As you're likely aware, we made a lot of changes to the compiler that aligned with VS 2019 GA after careful measurement of traces from users and our own dogfooding. Although there's still two issues left - boxing of
After the past 1.5 weeks of analyzing memory dumps and traces from a big internal solution under various loads, we've found two memory leaks - one of which is VS-specific and fixed, and the other we'll queue up a fix for (it also requires a change in the TPSDK, since that thing reflects into the internals of the compiler...). We also found a data structure that could be turned into a struct, saving up to 30MB of the working set for a given process using FCS. But barring any further findings, we're pretty much at the point where we need to consider a re-architecture for the F# tools in VS, and this will certainly affect Ionide and other tools as it will likely involve FCS to some degree.
Roslyn adopted an approach similar to what you write in your notes:
Not all is rosy in this world, though. There was a tremendously long tail of bugs that the Roslyn team had dealt with; nearly a year's worth of them. As it turns out, communicating information between N processes is challenging, and there are additional perf considerations regarding IPC. If any one person thinks they could do this themselves, just know that a team where people each at 5+ years of experience building these sorts of things dealt with issues for nearly a year. It's a huge undertaking. Frankly, it's a hell of a lot easier to have one monolithic .dll be responsible for everything if you can get away with it.
To avoid a similar tail of bugs, I think it's best to focus on improving FCS itself before multiple processes are considered.
One of the reasons why it worked out fairly well for Roslyn, despite the tail of bugs, is that Roslyn itself operates with an immutable snapshot model. When you invoke a feature, the known universe is quickly calculated with a compilation snapshot and everything is based entirely on that. If you take another snapshot and it's different than the previous one, the previous is discarded and the new snapshot is the known universe. If they're the same, then barely any work is done. FCS attempts to cache things that have been already figured out (see IncrementalBuilder.fs for more detail, though good luck in trying to understand its contents). However, in practice it is nowhere near as good as Roslyn's model due to the fact that files are re-checked all of the time.
Additionally, this model allows Roslyn to speculate on if certain work even needs to be done. For data flowing between cross-project references, Roslyn will speculate if things have changed based on the semantic meaning behind operations you perform. FCS has no ability to do this, so if you have a relatively deep chain of project-to-project references, changes will incur a typecheck of all dependent projects resulting in a lot of redundant work. This makes IntelliSense seem unreliably time-consuming when you make changes across multiple files.

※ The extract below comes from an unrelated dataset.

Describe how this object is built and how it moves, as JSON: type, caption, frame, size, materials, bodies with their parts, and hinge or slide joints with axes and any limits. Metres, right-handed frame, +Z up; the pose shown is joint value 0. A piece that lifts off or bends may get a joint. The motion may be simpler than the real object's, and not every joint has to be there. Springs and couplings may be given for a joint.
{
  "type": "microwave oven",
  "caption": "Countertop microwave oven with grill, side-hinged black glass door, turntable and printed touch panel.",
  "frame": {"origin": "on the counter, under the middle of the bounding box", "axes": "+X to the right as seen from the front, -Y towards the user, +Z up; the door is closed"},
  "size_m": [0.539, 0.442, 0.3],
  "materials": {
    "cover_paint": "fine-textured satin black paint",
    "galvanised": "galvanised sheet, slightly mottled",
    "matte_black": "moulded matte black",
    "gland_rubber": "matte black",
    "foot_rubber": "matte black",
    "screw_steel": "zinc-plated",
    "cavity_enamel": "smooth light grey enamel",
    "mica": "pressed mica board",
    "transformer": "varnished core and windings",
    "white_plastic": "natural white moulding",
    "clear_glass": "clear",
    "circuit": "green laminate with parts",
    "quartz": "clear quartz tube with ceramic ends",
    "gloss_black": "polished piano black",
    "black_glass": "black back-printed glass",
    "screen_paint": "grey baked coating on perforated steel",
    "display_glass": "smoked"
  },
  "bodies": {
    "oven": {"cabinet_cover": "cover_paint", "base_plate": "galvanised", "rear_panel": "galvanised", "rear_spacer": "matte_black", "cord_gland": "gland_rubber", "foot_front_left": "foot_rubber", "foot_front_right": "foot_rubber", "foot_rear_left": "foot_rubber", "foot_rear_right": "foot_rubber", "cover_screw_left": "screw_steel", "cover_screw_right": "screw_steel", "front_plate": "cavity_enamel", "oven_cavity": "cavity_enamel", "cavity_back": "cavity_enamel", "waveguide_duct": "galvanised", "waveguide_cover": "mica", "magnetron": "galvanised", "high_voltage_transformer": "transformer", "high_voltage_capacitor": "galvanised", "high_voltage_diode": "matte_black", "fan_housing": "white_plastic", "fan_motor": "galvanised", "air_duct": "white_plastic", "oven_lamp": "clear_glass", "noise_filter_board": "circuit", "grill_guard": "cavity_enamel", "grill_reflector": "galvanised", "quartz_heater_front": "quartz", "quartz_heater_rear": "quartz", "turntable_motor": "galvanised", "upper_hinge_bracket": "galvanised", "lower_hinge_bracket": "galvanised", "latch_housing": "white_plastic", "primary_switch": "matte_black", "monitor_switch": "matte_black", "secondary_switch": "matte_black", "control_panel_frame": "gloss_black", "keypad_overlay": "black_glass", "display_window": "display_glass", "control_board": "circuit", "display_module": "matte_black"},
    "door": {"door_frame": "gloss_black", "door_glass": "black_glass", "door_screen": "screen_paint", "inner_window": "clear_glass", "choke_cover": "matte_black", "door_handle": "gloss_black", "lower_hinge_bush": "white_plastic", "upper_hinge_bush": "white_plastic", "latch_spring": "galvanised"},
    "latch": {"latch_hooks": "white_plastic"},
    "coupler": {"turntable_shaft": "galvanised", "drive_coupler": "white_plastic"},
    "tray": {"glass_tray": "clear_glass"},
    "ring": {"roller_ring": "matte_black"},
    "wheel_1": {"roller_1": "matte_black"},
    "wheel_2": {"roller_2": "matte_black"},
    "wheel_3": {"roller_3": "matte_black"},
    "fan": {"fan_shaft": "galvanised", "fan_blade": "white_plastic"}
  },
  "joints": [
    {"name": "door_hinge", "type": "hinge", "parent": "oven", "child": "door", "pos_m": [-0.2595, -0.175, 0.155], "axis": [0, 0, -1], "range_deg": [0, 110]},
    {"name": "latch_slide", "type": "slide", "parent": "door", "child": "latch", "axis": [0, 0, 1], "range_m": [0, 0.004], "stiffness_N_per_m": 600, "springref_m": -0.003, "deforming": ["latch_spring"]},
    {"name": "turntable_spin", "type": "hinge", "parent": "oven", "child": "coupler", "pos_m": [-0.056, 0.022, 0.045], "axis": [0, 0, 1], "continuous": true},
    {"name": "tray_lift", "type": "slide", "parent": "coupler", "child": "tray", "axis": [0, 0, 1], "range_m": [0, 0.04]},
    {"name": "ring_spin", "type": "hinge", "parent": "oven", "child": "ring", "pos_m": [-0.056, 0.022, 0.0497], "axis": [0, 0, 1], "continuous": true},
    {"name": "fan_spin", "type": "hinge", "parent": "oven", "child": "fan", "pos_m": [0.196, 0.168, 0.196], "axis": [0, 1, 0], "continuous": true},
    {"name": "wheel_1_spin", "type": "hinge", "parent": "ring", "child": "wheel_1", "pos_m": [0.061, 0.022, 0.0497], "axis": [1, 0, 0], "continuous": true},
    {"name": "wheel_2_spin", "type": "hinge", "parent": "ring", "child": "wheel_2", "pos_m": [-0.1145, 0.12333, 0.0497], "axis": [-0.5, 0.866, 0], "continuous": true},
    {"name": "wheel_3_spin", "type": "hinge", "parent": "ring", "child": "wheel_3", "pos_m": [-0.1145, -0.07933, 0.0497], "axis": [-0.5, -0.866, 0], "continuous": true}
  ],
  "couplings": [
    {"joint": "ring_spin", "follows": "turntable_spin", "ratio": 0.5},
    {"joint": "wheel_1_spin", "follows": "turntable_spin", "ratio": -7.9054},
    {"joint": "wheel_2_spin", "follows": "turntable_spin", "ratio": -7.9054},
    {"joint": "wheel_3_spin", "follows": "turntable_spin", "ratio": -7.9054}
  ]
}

Beyond what you mentioned about having a priority queue, FCS itself may need to adopt a snapshot model similar to Roslyn. Perhaps there are other alternatives, but the model has kept things sane in their enormous codebase, and because it allows certain speculation that's rather cheap to perform, IDE features can be pretty quick and consistent regardless of what you did prior to a particular action.
Additionally, a snapshot model like what Roslyn uses makes managing N processes significantly simpler. If all you do is work on the known universe that was computed (and compare against the last known universe efficiently), there isn't much complication in keeping things synchronized. The universe is what it is, and that's all there is to it. Failing to have a simplifying mechanism like this would spaghettify code and make N processes horribly difficult to manage properly.

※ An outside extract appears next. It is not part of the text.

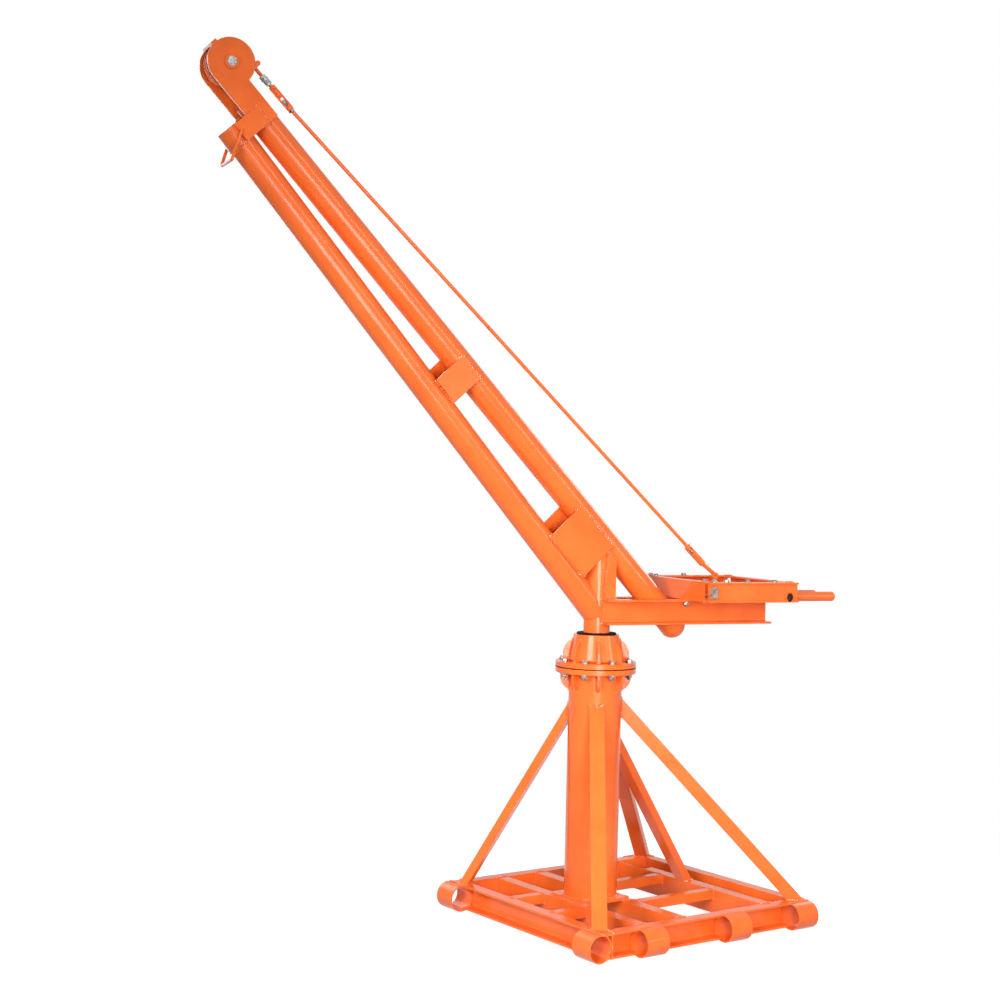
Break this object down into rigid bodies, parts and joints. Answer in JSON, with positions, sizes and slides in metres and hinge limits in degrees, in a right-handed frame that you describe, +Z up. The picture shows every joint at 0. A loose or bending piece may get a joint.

Type Providers are a big problem. For those who aren't ware, ProvidedTypes.fs is an ad-hoc copy-paste of pieces of the F# compiler that has been further modified to accommodate the needs of type providers. You can think of every type provider library as being packaged up with its own fork of the compiler, and that fork does things subtly differently than whatever compiler a user is using.
This has serious performance ramifications:
Furthermore, changing things in the F# compiler can cause downstream breaking changes for any consumer of type providers. This is because ProvidedTypes.fs also reflects into the internals of the F# compiler that is hosting the type provider. We realized this when we were working on a fix for a known memory leak. Fixing it would break any type provider loaded with a newer compiler.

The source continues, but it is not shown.